A portrait of the experiences of several characters in a small Ukrainian town on the day the Nazi troops arrive to round up the Jews in November, 1941.
Seiffert is such a patient and poised storyteller that, even though history tells us otherwise, like all the characters in the book, we read toward its terrible climax believing — perhaps it will not happen ... Seiffert packs a great deal into a small amount of space. Her prose style resembles a cello onstage played in the pitch dark. Sonorous and somber and yet what use it makes of just a few notes ... One of the many great things about A Boy in Winter is how deftly Seiffert strings these moments of not-knowing from one to the next, then circles back upon them as they are replaced with new forms of not-knowing ... As we shuttle from character to character, Seiffert gives us nowhere to hide: All of her cast thinks or says such things. All of them contemplate doing unthinkable things. Bravery, she reveals, is a kind of fantasy, until it is not — it becomes a choice. Eventually, what this book has been building toward happens, and there are few passages in modern literature as harrowing and as necessary to read.
Her new novel’s inclusive, impartial vision awakens a contemporary reader’s conscience by highlighting the individual’s role in collective error: 'How we respond when a principle is at stake' ... Seiffert favors a spare, unexaggerated style. You sense in her a firm resistance to overplaying pathos, even when tragedy is her underlying subject. The power of her writing comes not from emotional manipulation or verbal fireworks but from her marshaling of the sort of visual detail that makes her settings feel almost tangible, and from the bonds she builds between her wary characters, who, like it or not, must accept their need for one another ... While retaining the muscularity that has always distinguished her prose, she has allowed these disparate portraits to migrate and meld, producing one interactive, consolidating vision ... Seiffert has unleashed literature’s unique power to analyze history’s scroll, to let fiction judge.

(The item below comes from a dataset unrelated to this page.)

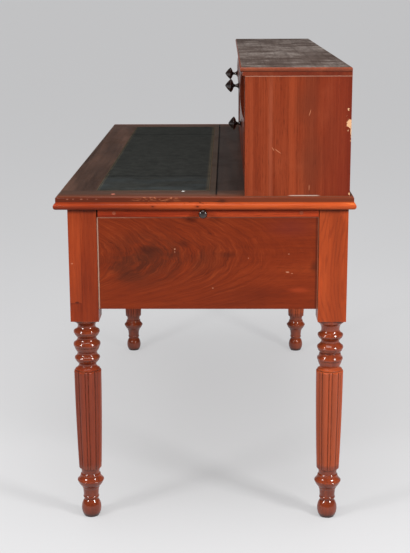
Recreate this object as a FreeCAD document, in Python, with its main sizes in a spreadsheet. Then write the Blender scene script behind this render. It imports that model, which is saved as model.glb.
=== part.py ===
import FreeCAD, Part
import Sketcher
import math
import os
import re
from FreeCAD import Placement, Rotation, Vector

# A mahogany writing desk: four turned legs, a moulded top with a leather writing surface, an end slide
# at each side, three drawers over a kneehole, and a low case of drawers and pigeonholes along the back.
# The desk stands on the floor at zero height. X runs along its length to the right as seen from the
# front, Y runs from the front to the back, and the middle of the top lies over the origin.

os.makedirs("parts", exist_ok=True)
doc = FreeCAD.newDocument("writing_desk")
sizes = doc.addObject("Spreadsheet::Sheet", "sizes")

# Sizes in millimetres, grouped by the piece that they belong to.
DRIVING = (
    # top
    ("top_length", 1420),
    ("top_depth", 656),
    ("writing_height", 760),
    ("top_thickness", 29),
    ("edge_bead", 14.5),
    ("edge_bead_round_share", 0.47),
    ("edge_step", 5),
    ("edge_round", 4.5),
    ("frame_width", 85),
    ("case_margin", 62),
    ("core_margin", 13.5),
    ("leather_thickness", 1.2),
    ("end_sheet_width", 210),
    ("sheet_gap", 0.4),
    ("joint_gap_width", 2.2),
    ("joint_gap_depth", 5),
    ("tongue_length", 8),
    ("tongue_thickness", 8),
    ("tongue_rise", 9),
    ("tongue_inset", 25),
    # overhang of the top past the posts
    ("end_overhang", 17),
    ("front_overhang", 29),
    ("back_overhang", 15),
    # legs
    ("post_size", 63),
    ("post_height", 255),
    # stand
    ("apron_height", 226),
    ("apron_thickness", 20),
    ("apron_setback", 3),
    ("front_setback", 6.5),
    ("rail_thickness", 22),
    ("tenon_length", 22),
    ("tenon_thickness", 10),
    ("tenon_shoulder", 10),
    ("rail_shoulder", 5),
    ("stub_length", 9),
    ("dado_depth", 6),
    ("kneehole_width", 560),
    ("cheek_thickness", 20),
    ("bottom_rail_height", 20),
    ("centre_rail_height", 16),
    ("centre_opening_height", 79.5),
    ("runner_width", 25),
    ("guide_height", 40),
    ("bearer_width", 30),
    ("bearer_thickness", 14),
    ("block_width", 20),
    ("block_length", 40),
    ("block_spread", 150),
    # end slides
    ("slide_thickness", 17),
    ("slide_clearance", 0.75),
    ("slide_side_gap", 1.5),
    ("slide_end_gap", 30),
    ("lipping_width", 18),
    ("lipping_tongue", 8),
    ("lipping_tongue_thickness", 6),
    ("face_peg_size", 8),
    ("face_peg_length", 40),
    ("face_peg_inset", 37.5),
    ("stop_peg_size", 12),
    ("stop_peg_drop", 10),
    ("stop_peg_inset", 91.5),
    ("stop_peg_end", 53.5),
    ("slide_knob_size", 19),
    ("slide_knob_length", 21),
    ("slide_knob_offset", 10),
    # drawers in the stand
    ("drawer_gap", 1),
    ("drawer_front", 22),
    ("drawer_side", 10),
    ("drawer_floor", 6),
    ("drawer_lap", 14),
    ("drawer_groove", 5),
    ("drawer_floor_rise", 8),
    ("drawer_side_drop", 7),
    ("drawer_back_gap", 10),
    ("running_gap", 0.4),
    # back case
    ("case_end_inset", 12),
    ("case_depth", 227.5),
    ("case_height", 275),
    ("case_back_setback", 14),
    ("case_board", 18),
    ("case_base", 22),
    ("case_setback", 1.5),
    ("case_dado", 4),
    ("back_panel", 10),
    ("back_panel_setback", 2),
    ("lid_thickness", 18),
    ("lid_bead", 10),
    ("lid_bead_round_share", 0.44),
    ("lid_front_reach", 10),
    ("lid_end_reach", 3.5),
    ("lid_fillet_front", 4.5),
    ("lid_fillet_end", 1.5),
    ("drawer_block_width", 850),
    ("upright_thickness", 14),
    ("low_opening_height", 108),
    ("shelf_thickness", 10),
    ("partition_thickness", 12),
    ("base_tongue_thickness", 11),
    ("dowel_size", 8),
    ("dowel_depth", 12),
    ("dowel_inset", 50),
    # drawers in the case
    ("small_gap", 0.8),
    ("small_front", 16),
    ("small_side", 8),
    ("small_floor", 5),
    ("small_lap", 9),
    ("small_groove", 4),
    ("small_floor_rise", 6),
    ("small_side_drop", 5),
    ("small_back_gap", 4),
    ("bow_rise", 7),
    # turned knobs
    ("knob_size", 33.5),
    ("wide_knob_size", 36.5),
    ("knob_length", 35),
    ("spigot_size", 9),
    ("spigot_length", 12),
    ("wide_knob_rise", 58),
    # reach of cutting shapes past what they cut
    ("overrun", 10),
)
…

[The] roundup and its aftermath are described with hallucinatory vividness, in a way that is filmic and exterior rather than penetrative ... Ukraine, a land of black, fertile soil, farms, orchards and marshland, becomes as vital as any human character in the novel. This territory is a breadbasket, yet the instinct of its invaders is to disrupt, damage, destroy. Seiffert never belabours her point, but instead demonstrates the sheer illogicality of a control system that turns the growing of food into a dangerous negotiation of curfews and restrictions ... Seiffert’s cool tone never wavers, and her spare, beautiful prose is a joy to read. One flaw is that while her characters are intensely present physically, they are less available to the reader emotionally. This can lead to a certain detachment, where engagement might have made a very good novel into an outstanding one.